(Rows from a 3D modeling dataset)
■ ■ ■ ■ ■
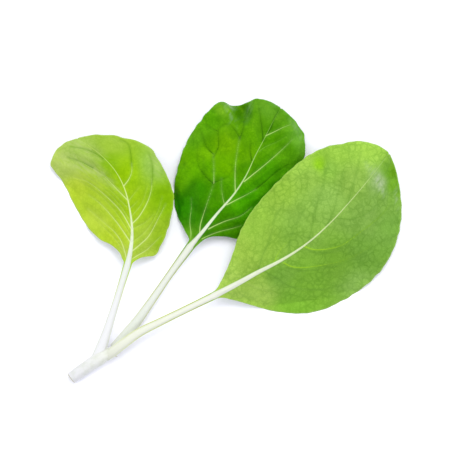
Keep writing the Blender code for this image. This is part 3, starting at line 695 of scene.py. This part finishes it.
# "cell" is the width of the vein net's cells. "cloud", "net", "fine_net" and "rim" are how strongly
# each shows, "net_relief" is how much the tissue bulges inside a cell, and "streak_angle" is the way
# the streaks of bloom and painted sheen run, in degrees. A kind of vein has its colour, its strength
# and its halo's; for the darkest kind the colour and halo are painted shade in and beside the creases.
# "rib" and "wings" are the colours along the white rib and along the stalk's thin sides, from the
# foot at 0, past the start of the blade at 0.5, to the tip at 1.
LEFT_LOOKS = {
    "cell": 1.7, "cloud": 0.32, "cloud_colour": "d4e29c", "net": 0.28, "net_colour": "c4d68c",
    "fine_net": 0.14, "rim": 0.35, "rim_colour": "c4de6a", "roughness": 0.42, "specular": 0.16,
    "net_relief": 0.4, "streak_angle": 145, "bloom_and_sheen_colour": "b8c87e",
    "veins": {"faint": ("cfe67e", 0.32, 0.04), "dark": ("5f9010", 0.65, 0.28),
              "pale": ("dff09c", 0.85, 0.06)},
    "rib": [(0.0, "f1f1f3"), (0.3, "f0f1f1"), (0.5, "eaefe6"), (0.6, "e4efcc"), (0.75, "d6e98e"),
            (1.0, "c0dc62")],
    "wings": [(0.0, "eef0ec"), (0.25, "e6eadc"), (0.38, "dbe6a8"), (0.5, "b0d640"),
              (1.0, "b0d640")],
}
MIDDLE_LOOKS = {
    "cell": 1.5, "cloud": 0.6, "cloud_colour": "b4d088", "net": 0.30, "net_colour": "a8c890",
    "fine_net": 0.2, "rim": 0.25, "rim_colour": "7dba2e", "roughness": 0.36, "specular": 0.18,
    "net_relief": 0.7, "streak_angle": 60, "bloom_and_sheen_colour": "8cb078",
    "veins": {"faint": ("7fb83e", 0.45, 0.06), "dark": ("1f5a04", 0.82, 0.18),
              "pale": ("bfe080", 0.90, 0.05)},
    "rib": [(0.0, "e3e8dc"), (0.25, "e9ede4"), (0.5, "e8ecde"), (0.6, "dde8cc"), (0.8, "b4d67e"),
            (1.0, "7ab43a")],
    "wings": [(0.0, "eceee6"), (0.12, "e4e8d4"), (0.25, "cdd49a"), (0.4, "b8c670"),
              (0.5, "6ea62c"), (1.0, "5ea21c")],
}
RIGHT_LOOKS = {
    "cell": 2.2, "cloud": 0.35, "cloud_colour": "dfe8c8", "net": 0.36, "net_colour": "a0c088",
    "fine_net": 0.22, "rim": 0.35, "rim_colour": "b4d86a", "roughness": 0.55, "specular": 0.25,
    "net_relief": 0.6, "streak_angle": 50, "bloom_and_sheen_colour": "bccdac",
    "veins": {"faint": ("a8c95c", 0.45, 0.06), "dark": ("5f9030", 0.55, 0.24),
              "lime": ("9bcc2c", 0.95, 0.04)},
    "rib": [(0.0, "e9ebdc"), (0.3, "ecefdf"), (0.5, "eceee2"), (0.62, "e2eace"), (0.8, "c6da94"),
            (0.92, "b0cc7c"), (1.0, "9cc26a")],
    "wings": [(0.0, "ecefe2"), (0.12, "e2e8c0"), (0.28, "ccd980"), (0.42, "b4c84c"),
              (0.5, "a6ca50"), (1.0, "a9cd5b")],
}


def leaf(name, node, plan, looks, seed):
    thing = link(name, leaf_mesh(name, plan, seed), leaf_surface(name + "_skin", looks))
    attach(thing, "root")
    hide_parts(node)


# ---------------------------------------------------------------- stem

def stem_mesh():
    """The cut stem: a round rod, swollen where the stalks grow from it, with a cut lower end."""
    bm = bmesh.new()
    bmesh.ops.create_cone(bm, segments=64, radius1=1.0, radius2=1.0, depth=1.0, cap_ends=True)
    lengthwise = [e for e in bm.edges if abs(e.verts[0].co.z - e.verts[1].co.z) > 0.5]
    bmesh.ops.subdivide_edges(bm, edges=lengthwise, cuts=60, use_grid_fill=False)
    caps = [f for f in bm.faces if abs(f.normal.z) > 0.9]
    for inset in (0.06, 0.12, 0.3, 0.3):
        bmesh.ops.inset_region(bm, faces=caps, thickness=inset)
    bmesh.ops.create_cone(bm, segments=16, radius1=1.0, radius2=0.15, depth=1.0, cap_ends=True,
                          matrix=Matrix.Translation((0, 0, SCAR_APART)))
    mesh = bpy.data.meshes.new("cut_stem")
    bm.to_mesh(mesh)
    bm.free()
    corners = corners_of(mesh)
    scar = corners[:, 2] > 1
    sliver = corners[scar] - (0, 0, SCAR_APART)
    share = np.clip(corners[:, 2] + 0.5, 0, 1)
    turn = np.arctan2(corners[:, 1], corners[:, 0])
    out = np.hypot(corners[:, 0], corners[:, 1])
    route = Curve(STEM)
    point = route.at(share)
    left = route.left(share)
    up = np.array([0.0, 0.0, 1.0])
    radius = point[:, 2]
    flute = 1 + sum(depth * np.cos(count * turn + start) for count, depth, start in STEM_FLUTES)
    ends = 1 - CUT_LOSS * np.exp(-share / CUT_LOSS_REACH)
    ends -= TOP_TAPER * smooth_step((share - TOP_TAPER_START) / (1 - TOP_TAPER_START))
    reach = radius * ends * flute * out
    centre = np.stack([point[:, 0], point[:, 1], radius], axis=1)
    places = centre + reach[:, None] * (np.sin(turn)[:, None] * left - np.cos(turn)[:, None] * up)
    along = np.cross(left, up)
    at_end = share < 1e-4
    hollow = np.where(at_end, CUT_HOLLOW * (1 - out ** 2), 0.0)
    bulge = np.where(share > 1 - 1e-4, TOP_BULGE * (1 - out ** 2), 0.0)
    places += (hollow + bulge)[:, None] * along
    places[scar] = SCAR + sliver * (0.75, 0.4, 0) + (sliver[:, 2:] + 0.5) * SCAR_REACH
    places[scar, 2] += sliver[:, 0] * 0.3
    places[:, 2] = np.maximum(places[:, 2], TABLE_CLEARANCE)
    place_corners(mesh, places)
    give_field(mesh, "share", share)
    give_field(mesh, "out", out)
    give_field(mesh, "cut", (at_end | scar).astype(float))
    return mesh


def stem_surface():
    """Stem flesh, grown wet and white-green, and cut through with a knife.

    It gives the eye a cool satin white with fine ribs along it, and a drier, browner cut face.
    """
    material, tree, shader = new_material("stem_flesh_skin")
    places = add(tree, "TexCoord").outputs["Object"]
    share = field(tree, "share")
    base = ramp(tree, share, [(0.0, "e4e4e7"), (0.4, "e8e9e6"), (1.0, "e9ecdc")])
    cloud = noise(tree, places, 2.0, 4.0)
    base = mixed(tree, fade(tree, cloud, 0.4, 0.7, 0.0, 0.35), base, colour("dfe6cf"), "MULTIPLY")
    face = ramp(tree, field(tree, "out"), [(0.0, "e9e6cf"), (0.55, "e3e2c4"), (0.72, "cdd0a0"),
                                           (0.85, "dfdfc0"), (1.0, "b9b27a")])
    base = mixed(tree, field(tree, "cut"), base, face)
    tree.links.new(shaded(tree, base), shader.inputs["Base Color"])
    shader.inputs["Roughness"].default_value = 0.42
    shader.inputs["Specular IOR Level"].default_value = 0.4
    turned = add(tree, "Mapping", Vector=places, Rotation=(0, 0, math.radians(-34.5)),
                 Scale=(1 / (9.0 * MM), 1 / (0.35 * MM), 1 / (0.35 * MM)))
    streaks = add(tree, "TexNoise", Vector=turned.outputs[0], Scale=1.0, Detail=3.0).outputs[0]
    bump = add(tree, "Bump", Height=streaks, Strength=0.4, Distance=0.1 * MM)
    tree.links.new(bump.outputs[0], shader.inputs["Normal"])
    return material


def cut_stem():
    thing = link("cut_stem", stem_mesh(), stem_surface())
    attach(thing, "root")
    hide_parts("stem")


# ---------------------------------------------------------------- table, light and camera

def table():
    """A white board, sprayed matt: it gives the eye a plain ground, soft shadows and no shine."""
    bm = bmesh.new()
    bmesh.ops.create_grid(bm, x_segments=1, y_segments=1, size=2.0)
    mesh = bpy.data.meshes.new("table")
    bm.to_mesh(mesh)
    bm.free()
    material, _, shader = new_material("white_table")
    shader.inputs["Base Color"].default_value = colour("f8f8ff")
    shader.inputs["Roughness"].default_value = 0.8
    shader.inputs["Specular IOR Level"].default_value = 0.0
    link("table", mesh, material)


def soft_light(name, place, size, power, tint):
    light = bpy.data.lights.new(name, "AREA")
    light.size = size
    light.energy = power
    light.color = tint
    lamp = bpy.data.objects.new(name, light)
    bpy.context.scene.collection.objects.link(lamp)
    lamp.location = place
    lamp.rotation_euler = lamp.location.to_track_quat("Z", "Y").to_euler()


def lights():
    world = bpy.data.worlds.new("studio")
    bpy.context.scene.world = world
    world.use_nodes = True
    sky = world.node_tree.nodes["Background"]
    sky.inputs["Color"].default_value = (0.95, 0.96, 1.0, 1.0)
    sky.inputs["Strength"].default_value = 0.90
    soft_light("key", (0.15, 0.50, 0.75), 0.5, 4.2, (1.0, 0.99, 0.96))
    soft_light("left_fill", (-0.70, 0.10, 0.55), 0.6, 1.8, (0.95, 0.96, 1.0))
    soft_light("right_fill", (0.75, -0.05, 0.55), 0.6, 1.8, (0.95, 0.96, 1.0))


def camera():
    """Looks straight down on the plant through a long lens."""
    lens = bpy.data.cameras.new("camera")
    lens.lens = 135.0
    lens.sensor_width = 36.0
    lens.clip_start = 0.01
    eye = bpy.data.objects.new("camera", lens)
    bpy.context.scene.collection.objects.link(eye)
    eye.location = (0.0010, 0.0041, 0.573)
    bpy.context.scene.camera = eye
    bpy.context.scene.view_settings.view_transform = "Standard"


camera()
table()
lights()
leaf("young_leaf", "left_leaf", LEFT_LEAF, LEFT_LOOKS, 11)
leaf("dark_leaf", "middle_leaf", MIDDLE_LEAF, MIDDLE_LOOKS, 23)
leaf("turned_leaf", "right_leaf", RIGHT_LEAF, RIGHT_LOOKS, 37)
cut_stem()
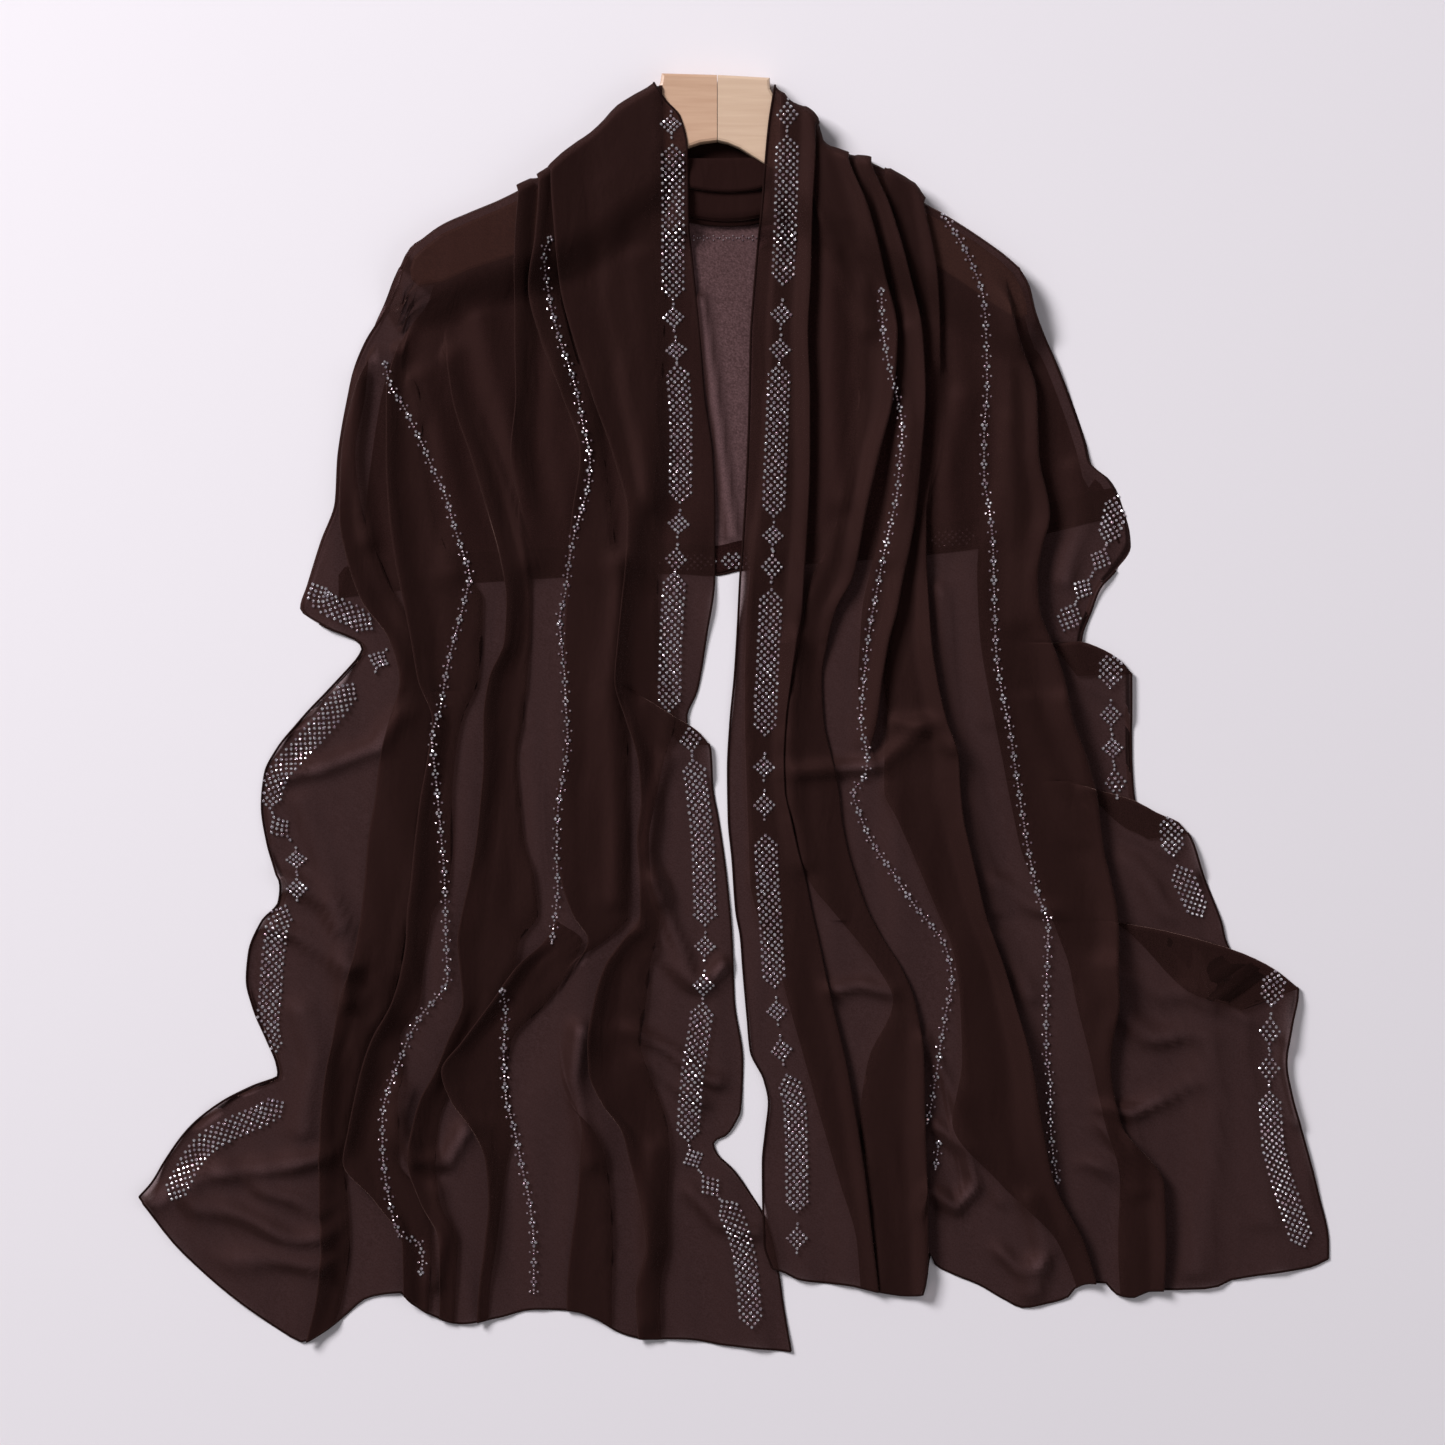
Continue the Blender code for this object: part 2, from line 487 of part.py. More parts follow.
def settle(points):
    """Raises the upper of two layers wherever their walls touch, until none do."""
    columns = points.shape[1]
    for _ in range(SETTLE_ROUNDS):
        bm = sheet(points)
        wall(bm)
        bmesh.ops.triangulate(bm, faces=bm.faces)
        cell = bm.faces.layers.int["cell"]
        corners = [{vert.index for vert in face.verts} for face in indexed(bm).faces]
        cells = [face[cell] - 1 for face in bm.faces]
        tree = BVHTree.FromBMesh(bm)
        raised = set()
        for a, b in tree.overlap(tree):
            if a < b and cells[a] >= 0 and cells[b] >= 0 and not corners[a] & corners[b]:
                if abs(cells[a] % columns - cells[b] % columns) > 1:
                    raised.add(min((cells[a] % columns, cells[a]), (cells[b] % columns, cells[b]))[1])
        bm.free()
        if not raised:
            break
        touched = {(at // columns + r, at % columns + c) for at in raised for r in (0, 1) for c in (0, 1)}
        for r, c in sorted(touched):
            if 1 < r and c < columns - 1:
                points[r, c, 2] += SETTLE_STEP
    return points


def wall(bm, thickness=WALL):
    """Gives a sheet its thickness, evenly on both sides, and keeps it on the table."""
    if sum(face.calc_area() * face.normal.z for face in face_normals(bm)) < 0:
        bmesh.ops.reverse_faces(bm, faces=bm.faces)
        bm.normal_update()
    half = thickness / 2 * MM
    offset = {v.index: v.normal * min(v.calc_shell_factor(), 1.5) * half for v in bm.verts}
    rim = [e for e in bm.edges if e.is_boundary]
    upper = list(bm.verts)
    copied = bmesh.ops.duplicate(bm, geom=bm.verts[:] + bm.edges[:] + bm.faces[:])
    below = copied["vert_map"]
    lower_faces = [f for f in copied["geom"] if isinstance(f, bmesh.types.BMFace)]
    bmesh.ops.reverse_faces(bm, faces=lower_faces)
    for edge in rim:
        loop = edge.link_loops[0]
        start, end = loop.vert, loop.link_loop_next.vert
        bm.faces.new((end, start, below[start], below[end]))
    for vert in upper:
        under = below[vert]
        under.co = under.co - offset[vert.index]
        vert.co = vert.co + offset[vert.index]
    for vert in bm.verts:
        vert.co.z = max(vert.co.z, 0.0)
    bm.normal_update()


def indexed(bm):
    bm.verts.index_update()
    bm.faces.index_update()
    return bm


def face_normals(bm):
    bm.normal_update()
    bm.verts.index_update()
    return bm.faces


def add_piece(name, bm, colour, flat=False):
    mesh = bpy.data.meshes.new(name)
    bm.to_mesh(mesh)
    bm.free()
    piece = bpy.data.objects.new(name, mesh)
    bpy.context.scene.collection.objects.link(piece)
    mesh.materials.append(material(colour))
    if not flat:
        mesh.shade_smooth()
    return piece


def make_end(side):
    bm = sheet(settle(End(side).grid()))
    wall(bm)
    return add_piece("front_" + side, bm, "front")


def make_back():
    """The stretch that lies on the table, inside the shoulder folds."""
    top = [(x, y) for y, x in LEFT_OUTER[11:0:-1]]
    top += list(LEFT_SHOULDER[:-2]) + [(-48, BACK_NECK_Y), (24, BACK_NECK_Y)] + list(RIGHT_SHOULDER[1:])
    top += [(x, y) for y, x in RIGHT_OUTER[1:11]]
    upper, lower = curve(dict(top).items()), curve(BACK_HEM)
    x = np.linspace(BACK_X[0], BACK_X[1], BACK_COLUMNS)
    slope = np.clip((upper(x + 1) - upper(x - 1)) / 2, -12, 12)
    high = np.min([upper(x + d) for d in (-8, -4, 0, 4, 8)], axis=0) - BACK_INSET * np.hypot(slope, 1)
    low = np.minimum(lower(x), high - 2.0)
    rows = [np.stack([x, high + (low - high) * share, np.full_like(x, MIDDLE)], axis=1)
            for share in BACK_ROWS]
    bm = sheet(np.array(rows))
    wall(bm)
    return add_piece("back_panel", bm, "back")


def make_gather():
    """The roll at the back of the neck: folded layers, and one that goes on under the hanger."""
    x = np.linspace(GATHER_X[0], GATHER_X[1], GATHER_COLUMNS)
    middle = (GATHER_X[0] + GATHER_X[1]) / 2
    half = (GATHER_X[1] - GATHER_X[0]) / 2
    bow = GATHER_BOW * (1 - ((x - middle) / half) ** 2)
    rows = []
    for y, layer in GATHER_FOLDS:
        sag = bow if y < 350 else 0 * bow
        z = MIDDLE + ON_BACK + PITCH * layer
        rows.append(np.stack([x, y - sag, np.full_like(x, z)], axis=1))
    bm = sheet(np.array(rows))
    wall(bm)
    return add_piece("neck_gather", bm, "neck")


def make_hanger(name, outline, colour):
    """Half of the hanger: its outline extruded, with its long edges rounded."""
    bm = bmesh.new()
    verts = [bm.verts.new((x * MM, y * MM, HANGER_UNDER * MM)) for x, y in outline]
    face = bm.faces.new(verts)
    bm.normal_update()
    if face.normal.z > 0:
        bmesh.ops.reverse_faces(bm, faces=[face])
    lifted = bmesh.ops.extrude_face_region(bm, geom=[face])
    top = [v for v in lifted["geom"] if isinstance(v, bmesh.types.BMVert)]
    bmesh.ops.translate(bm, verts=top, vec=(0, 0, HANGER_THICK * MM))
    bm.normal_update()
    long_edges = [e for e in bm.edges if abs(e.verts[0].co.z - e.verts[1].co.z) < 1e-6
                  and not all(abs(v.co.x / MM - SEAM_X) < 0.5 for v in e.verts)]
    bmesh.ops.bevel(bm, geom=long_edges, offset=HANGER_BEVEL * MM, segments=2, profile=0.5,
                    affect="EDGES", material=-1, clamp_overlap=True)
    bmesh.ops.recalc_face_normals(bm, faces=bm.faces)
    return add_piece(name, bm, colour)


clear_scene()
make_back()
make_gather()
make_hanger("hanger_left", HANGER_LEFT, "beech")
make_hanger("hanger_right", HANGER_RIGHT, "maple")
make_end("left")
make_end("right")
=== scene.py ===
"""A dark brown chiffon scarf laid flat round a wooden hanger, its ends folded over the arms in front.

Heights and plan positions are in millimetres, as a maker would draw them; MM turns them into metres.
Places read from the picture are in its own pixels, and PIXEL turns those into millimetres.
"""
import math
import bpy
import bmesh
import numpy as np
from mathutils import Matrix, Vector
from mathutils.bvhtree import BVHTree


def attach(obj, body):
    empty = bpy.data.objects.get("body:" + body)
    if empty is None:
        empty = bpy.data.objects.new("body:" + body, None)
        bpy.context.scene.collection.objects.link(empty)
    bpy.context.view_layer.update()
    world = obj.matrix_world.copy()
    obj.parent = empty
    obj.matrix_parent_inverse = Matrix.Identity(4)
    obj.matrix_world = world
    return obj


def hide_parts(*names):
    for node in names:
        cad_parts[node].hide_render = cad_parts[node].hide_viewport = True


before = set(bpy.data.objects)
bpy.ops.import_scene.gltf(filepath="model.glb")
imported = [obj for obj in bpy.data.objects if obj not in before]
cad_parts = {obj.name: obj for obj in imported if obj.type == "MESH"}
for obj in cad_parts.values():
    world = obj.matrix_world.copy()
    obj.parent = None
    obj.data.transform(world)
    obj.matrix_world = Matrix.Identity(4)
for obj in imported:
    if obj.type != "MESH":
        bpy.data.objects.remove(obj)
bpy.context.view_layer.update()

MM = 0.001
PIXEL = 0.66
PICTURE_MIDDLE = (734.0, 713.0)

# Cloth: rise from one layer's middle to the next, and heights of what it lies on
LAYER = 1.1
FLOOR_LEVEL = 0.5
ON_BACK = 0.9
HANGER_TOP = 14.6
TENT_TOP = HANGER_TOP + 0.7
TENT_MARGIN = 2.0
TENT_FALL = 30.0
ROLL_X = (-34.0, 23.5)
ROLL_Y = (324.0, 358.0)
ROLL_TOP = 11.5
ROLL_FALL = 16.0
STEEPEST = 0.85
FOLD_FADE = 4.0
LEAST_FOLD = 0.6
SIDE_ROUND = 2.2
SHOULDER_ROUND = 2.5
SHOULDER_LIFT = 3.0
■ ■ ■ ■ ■
* The task:
All lines above from the one containing "Continue the Blender" to the one containing "return points" must be repeated exactly, both lines included, and no others.

* Solution:
Continue the Blender code for this object: part 2, from line 487 of part.py. More parts follow.
def settle(points):
    """Raises the upper of two layers wherever their walls touch, until none do."""
    columns = points.shape[1]
    for _ in range(SETTLE_ROUNDS):
        bm = sheet(points)
        wall(bm)
        bmesh.ops.triangulate(bm, faces=bm.faces)
        cell = bm.faces.layers.int["cell"]
        corners = [{vert.index for vert in face.verts} for face in indexed(bm).faces]
        cells = [face[cell] - 1 for face in bm.faces]
        tree = BVHTree.FromBMesh(bm)
        raised = set()
        for a, b in tree.overlap(tree):
            if a < b and cells[a] >= 0 and cells[b] >= 0 and not corners[a] & corners[b]:
                if abs(cells[a] % columns - cells[b] % columns) > 1:
                    raised.add(min((cells[a] % columns, cells[a]), (cells[b] % columns, cells[b]))[1])
        bm.free()
        if not raised:
            break
        touched = {(at // columns + r, at % columns + c) for at in raised for r in (0, 1) for c in (0, 1)}
        for r, c in sorted(touched):
            if 1 < r and c < columns - 1:
                points[r, c, 2] += SETTLE_STEP
    return points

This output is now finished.